- **THE EXERCISE**
Please restate, exactly as written, the lines running from the beginning of the material through the line that has "EDGE_TOLERANCE = 0.001" in it.

- **DATASET SECTION**
■ ■ ■ ■ ■ ■ ■
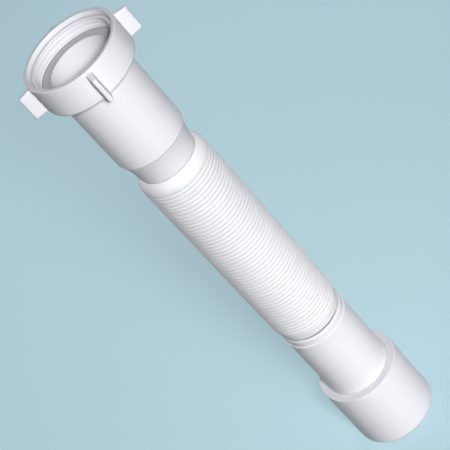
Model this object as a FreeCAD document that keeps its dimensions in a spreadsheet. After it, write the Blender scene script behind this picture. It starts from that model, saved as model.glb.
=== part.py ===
import FreeCAD, Part

import os

import Sketcher

# Flexible drain pipe: a winged union nut, a seal and an inlet sleeve at the top, a corrugated hose
# pressed over the tails of both sleeves, and a stepped 40/50 outlet sleeve at the bottom.
# Millimetres, +Z up, origin at the centre of the outlet rim, on which the pipe stands.

FULL_TURN = 360
NAME_COLUMN = "A"
ALIAS_COLUMN = "B"
ON_AXIS = "on the axis"
EDGE_TOLERANCE = 0.001

SIZES = [
    # outlet sleeve, from its rim upwards
    ("rim_diameter", 50.0),
    ("rim_length", 46.8),
    ("rim_wall", 2.6),
    ("rim_bevel", 0.5),
    ("spigot_diameter", 40.0),
    ("spigot_length", 50.6),
    ("spigot_wall", 2.6),
    ("band_depth", 0.45),
    ("band_height", 2.1),
    ("bead_rise", 0.35),
    ("bead_height", 1.6),
    ("neck_height", 3.1),
    # tails of both sleeves inside the hose, and what they grow into
    ("tail_diameter", 34.0),
    ("tail_wall", 2.0),
    ("tail_length", 14.0),
    ("bore_cone_height", 5.0),
    ("neck_rise", 1.3),
    ("throat_rise", 1.4),
    # corrugated hose
    ("hose_clearance", 0.05),
    ("hose_wall", 3.15),
    ("fold_depth", 0.7),
    ("fold_pitch", 4.1),
    ("fold_count", 31),
    ("heel_wall", 1.85),
    ("heel_height", 2.9),
    ("heel_drop", 1.0),
    ("heel_shoulder_height", 3.9),
    ("mouth_wall", 0.45),
    ("mouth_height", 2.5),
    ("mouth_drop", 1.1),
    ("mouth_shoulder_height", 3.9),
    # union nut and its thread
    ("thread_crest_diameter", 44.84),
    ("thread_height", 1.48),
    ("thread_length", 7.3),
    ("thread_bevel", 1.0),
    ("lead_in_step", 0.8),
    ("lead_in_depth", 2.2),
    ("nut_wall", 2.9),
    ("nut_bevel", 0.5),
    ("nut_end_play", 0.1),
    ("lip_thickness", 2.9),
    ("lip_clearance", 0.3),
    ("chamber_relief", 0.28),
    # inlet sleeve, above the hose, and the seal on its flange
    ("flange_clearance", 0.12),
    ("flange_rise", 1.6),
    ("flange_thickness", 3.0),
    ("inlet_wall", 3.5),
    ("inlet_length", 52.4),
    ("inlet_bevel", 0.5),
    ("inlet_bevel_height", 0.6),
    ("slope_height", 6.0),
    ("throat_height", 9.8),
    ("seal_thickness", 2.0),
    # wings of the nut
    ("wing_count", 4),
    ("wing_length", 7.2),
    ("wing_root_thickness", 4.0),
    ("wing_tip_thickness", 2.7),
    ("wing_top_drop", 2.7),
    ("wing_bottom_rise", 0.4),
    ("wing_tip_drop", 0.8),
    ("wing_tip_rise", 0.4),
    ("wing_sunk", 1.2),
    ("wing_rounding", 1.3),
]

# Radii, as expressions on the sheet.
RIM = "sizes.rim_diameter / 2"
RIM_BORE = RIM + " - sizes.rim_wall"
SPIGOT = "sizes.spigot_diameter / 2"
SPIGOT_BORE = SPIGOT + " - sizes.spigot_wall"
BAND = SPIGOT + " - sizes.band_depth"
BEAD = BAND + " + sizes.bead_rise"
TAIL = "sizes.tail_diameter / 2"
TAIL_BORE = TAIL + " - sizes.tail_wall"
NECK = TAIL + " + sizes.neck_rise"
THROAT = TAIL + " + sizes.throat_rise"
HOSE_BORE = TAIL + " + sizes.hose_clearance"
FOLD_ROOT = HOSE_BORE + " + sizes.hose_wall"
FOLD_CREST = FOLD_ROOT + " + sizes.fold_depth"
THREAD_CREST = "sizes.thread_crest_diameter / 2"
THREAD_ROOT = THREAD_CREST + " + sizes.thread_height"
LEAD_IN = THREAD_ROOT + " + sizes.lead_in_step"
NUT = THREAD_ROOT + " + sizes.nut_wall"
CHAMBER = THREAD_CREST + " + sizes.chamber_relief"
FLANGE = THREAD_CREST + " - sizes.flange_clearance"
INLET = FLANGE + " - sizes.flange_rise"
INLET_BORE = INLET + " - sizes.inlet_wall"
LIP = INLET + " + sizes.lip_clearance"

# Heights in each piece's own frame, as expressions on the sheet.
STEP_UP = "sizes.rim_length"
BAND_UP = STEP_UP + " + sizes.spigot_length"
BEAD_UP = BAND_UP + " + sizes.band_height"
NECK_UP = BEAD_UP + " + sizes.bead_height"
SEAT_UP = NECK_UP + " + sizes.neck_height"
OUTLET_UP = SEAT_UP + " + sizes.tail_length"

HEEL_UP = "sizes.heel_height"
FOLDS_UP = HEEL_UP + " + sizes.heel_shoulder_height"
FOLDS_TOP_UP = FOLDS_UP + " + sizes.fold_count * sizes.fold_pitch"
MOUTH_DROP_UP = FOLDS_TOP_UP + " + sizes.mouth_shoulder_height"
MOUTH_UP = MOUTH_DROP_UP + " + sizes.mouth_height"

THROAT_UP = "sizes.tail_length"
SLOPE_UP = THROAT_UP + " + sizes.throat_height"
BEVEL_UP = SLOPE_UP + " + sizes.slope_height"
INLET_UP = BEVEL_UP + " + sizes.inlet_bevel_height"
FLANGE_UP = INLET_UP + " + sizes.inlet_length"
SEAL_UP = FLANGE_UP + " + sizes.flange_thickness"

CHAMBER_UP = "sizes.lip_thickness"
THREAD_UP = CHAMBER_UP + " + sizes.nut_end_play + sizes.flange_thickness + sizes.seal_thickness"
LEAD_IN_UP = THREAD_UP + " + sizes.thread_length"
NUT_UP = LEAD_IN_UP + " + sizes.lead_in_depth"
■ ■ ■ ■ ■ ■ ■
- **EXERCISE ANSWER**
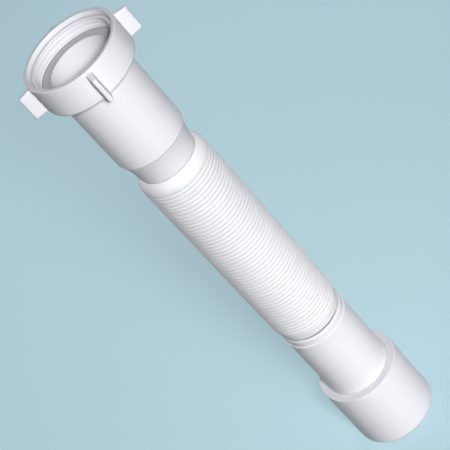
Model this object as a FreeCAD document that keeps its dimensions in a spreadsheet. After it, write the Blender scene script behind this picture. It starts from that model, saved as model.glb.
=== part.py ===
import FreeCAD, Part

import os

import Sketcher

# Flexible drain pipe: a winged union nut, a seal and an inlet sleeve at the top, a corrugated hose
# pressed over the tails of both sleeves, and a stepped 40/50 outlet sleeve at the bottom.
# Millimetres, +Z up, origin at the centre of the outlet rim, on which the pipe stands.

FULL_TURN = 360
NAME_COLUMN = "A"
ALIAS_COLUMN = "B"
ON_AXIS = "on the axis"
EDGE_TOLERANCE = 0.001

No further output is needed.